A product available in five colours and three sizes generates up to 15 unique parameter URLs (?color=red&size=m, ?color=blue&size=l, etc.) in addition to the base product URL. The correct approach is to designate the base product URL as canonical for all variations — or, if the variation has meaningfully distinct content (a unique image set, different pricing, separate stock availability), treat it as a standalone page with its own self-referencing canonical.
Faceted navigation and category filters
This is where canonicalisation strategy becomes genuinely complex. On a typical e-commerce or marketplace site, faceted filters create URL combinations that grow exponentially with each new filter dimension. The standard approaches are: canonicalise all filtered variants to the base category page (which concentrates authority but loses any ranking potential for specific filter combinations), or selectively allow high-value filter combinations to be indexed with self-referencing canonicals (which requires careful crawl budget management and a clear taxonomy of which combinations have genuine search demand).
Paginated content
Blog archives, category pages, and search results that paginate across /page/2, /page/3 etc. are often misconfigured.

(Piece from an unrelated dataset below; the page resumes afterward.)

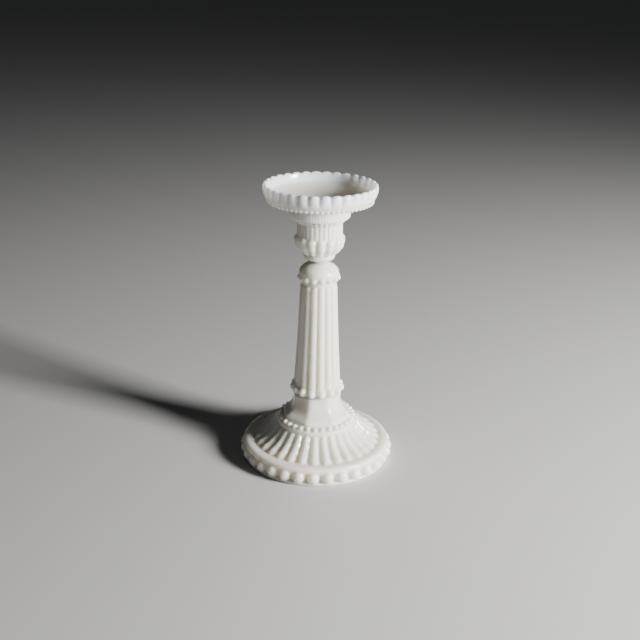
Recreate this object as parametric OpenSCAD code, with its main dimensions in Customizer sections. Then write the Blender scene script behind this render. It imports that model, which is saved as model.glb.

The modern recommended approach is to treat each paginated page as self-canonical (not to point them all to page 1, which would tell Google pages 2–10 are duplicates of page 1 — which they are not). This lets each page be indexed while Google understands the overall pagination structure through internal linking and the HTML link rel="next" / rel="prev" pattern where still relevant.
Cross-domain syndication
If your content is republished on partner sites, media platforms, or aggregators, you can request that they implement a cross-domain canonical pointing back to your original URL. This tells Google your version is the source and protects your organic rankings from being displaced by external reproductions.
Multilingual sites and hreflang
On international sites with hreflang implementations, canonical and hreflang tags must be fully aligned. Each language or region variant should be self-canonical, and the hreflang annotations should reference the canonical URL for each target locale. Misalignment between the two — canonical says one URL, hreflang references another — is one of the most common and damaging technical SEO errors on enterprise sites.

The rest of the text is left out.